Since calculating gyro-kinematic ages requires a large number of stars with period and kinematic measurements, I measured rotation periods for K and M dwarfs using the Zwicky Transient Facility (ZTF). With conservative vetting criteria, I created the largest rotation period catalog (~ 40,000) for low-mass dwarf stars. By combining open cluster ages from literature and gyro-kinematic ages inferred from stars with 6-D kinematic from Gaia DR3 and rotation periods from Kepler and ZTF, I calibrated a fully empirical gyrochronology relation using Gaussian Processes. This approach is suitable for age-dating dwarf stars between 0.67 - 14 Gyr. Using this newly calibrated relation, I provide the community with the largest and most precise stellar ages for ~ 100,000 low-mass dwarf stars. This is the first time that the approach of gyrochronology has been used to date stars older than 4 Gyr. This sample can be used to study exoplanet evolution and the kinematic sub-structure in the solar neighborhood.
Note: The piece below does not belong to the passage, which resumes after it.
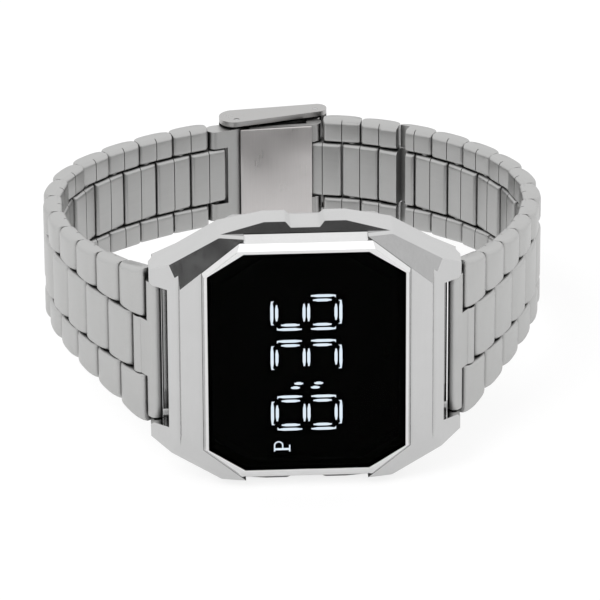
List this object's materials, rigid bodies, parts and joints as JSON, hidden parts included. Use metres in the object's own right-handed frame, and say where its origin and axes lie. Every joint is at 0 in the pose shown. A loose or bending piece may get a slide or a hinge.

Stars move away from their birthplaces over time via a process known as radial migration, which blurs chemo-kinematic relations used for reconstructing the MW formation history. One of the ultimate goals of Galactic Archaeology, therefore, is to understand stars’ birth locations. In my thesis, I first tested the reliability and limitation of the only method \cite{Minchev2018} that is able to infer star by star birth radius. I do so by testing the underlying assumption --- the metallicity gradient is linear at all times --- using the cosmology zoomed-in simulation NIHAO-UHD.
This analysis concluded that for the MW, we can infer birth radii with an uncertainty of ~0.5 kpc if the metallicity gradient evolution is known and after the rotationally supported stellar disk has started to form. I then developed a method to recover the time evolution of the stellar birth metallicity gradient, d[Fe/H](R, t)/dR, through its inverse relation to the metallicity range as a function of age today. This allows me to place any star with age and metallicity measurements back to its birthplace, Rb. Applying this method to a high-precision large data set of MW disk subgiant stars, I find a steepening of the birth metallicity gradient from 11 to 8 Gyr ago, which coincides with the time of the last major merger, Gaia-Sausage-Enceladus (GSE). By dissecting the disk into mono-Rb populations, clumps in the low-[alpha/Fe] sequence appear, which are not seen in the total sample and coincide in time with known star-formation bursts.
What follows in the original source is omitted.